I knew friendships destroyed over that issue. Back in 1990 or so I was at a club where fist fights broke out among lesbians over it – and the police came and arrested a whole lot of women. It was somewhat ironic to see all these women being take away in handcuffs when handcuffs had been the cause of the row in the first place!
I certainly do have a righteously politically furious button but long ago decided it didn’t need to get pressed over the activities of consenting adults in private. Now, Guantanamo Bay, there’s power, abuse, domination, humiliation and torture that does get me furious…
Nic says
yeah and Michael Jackson said ‘I’m starting with the man in the mirror’ 🙂
I sometimes feel vaguely uncomfortable with such reading as BTP and I certainly didn’t get even halfway down the comments but I do have plenty of things I get angry and passionate enough about to want to shout from rooftops and go on marches. I simply can’t get riled up about things just because I might fall into one of the groups of society that *should* feel angry about them though. I also subscribe in many ways to the ignorance is bliss theory – I accept it might be shortsighted and brainwashed and everything else such activists might throw at you but it also doesn’t leave you quite so bitter, cynical and worldweary. Not sure which is better really…
Debbie says
I used to get furious but it wastes so much energy, then I got sad and it wasted a lot of energy too. Now I just see it this way: if I can change it then I try, if I can’t then I offer supplication and do what I can do within any given time.
Politics is futile since it simply a means where materialistic people want to change other people. If you want to make a difference in the world you should begin with yourself, and if we all did that then we would have won a revolution wouldnt we?
Was it Gandhi who said “be the change you wish to see in the world”?
Think so.
And as regards feminism and patriarchy, does it really matter to everyday folk? Are the blind and seeing equal?
Alison says
Oh, I adore Twisty – she never compromises. Which may or may not be easier if you’re a spinster aunt than a married mother 😉
But I absolutely think feminism and the patriarchy are relevant to ‘everyday folk’ – and I don’t particularly care what people think of things, as long as they show some evidence of having thought iykwim.
And Merry, I’d say the whole school/HE thing was something you’re fairly “politically righteous” about, and something which you seem to be doing something about!
layla says
But Twisty puts the fun in Patriarchy Blame!

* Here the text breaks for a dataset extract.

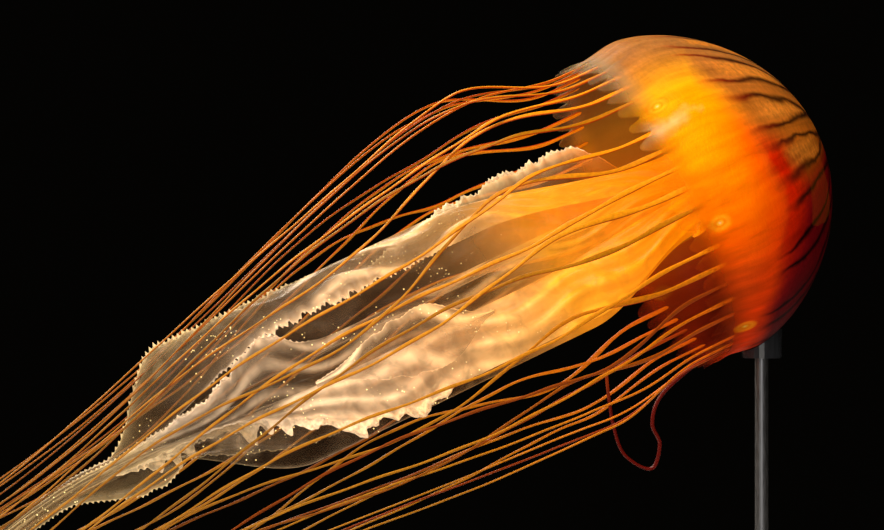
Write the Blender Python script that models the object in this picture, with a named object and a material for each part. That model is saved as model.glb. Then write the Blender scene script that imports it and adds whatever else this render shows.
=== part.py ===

I have fits & starts about being righteous some things I can’t compromise on though.
Debbie says
No actually I take some of that back – injustice gets me very very angry when innocent people suffer. World poverty gets me angry and so does war. I hate injustice and I can’t help that at all. But as for politics – no. Doesn’t do a thing for me.
Debbie says
Michael Jackson??? oh really…. :p
merry says
Allie, oh that image did make me laugh! My previous London life of gay clubs as the only acceptable places to go (if you are at Drama School) gives me plenty of scope to enjoy that!!!!!
Nic, glad it isn’t just me 😉
I found, regardless of the actual topic (i had to look up what it was, that was an eye-opener of a google!) that the comments sat uncomfortably with me. I didn’t feel any sense of familiarity with the commenters, i didn’t feel we had anything in common at all. That bothered me a little. I’m happy enough to get angry about inequality without choice (i really would have been a Suffragette) but i find people who (and i could be putting words into their ideology here) see themselves as defenders of a gender but ridicule my life choice for its own sake, profoundly unnerving. Not uninteresting, but unnerving.
I had a sense, reading those comments, of being told “anyone who lives life as a wife, mother and childcarer is a disgrace to womanhood and WORSE, you don’t even know it AND THAT MAKES IT DOUBLE BAD!” and i can’t sort out whether i respect that view or abhore it.
Does that make any sense at all? Perhaps not.
Yes, i can be politically righteous about HE/school; on my good days i’d like to think i’ve done a small amount of positive work in the direction of that. I find it difficult to become reactionary to everything on the basis that i’m reactionary once. But how come everyone else has room in their brains for every other fight too? 😆
Nic says
and also, I think Twisty might just be a man! 😉
Joanna says
I haven’t room in my brain for many fights I believe in passionately, e.g. world poverty, animal rights, care for the environment. It’s more than enough for me to do to (badly) run the house, go out to work, educate the children, run the local Playschool, choose good food, etc. The political stuff has to go to the bottom of my list, sadly, but I try to remember that this is just a phase of my life and it won’t be long before I can give more time to other stuff again.
Katy says
I glazed over before I got to the comments… I suspect the Feminist movement moved right on by me and left me teetering on the brink of Muffindom blissfully unaware that I’m being a total traitor to womankind. Sigh, must try harder… on the other hand maybe not 😉
Joyce says
I just love twisty.
site admin says
Oh lord, i’ll just renamed this one now then shall i? 😉
Debbie says
I dislike so-called “feminists” who seem to trying to save me from myself. I mean, if women weren’t meant to have kids then why do we have wombs? I met people like this in uni – most of us pitied them as they spent a lot of time being very angry.
Debbie says
oops. said too much. *vanishes*
khadijah says
baffled, but glad to see everyone is well!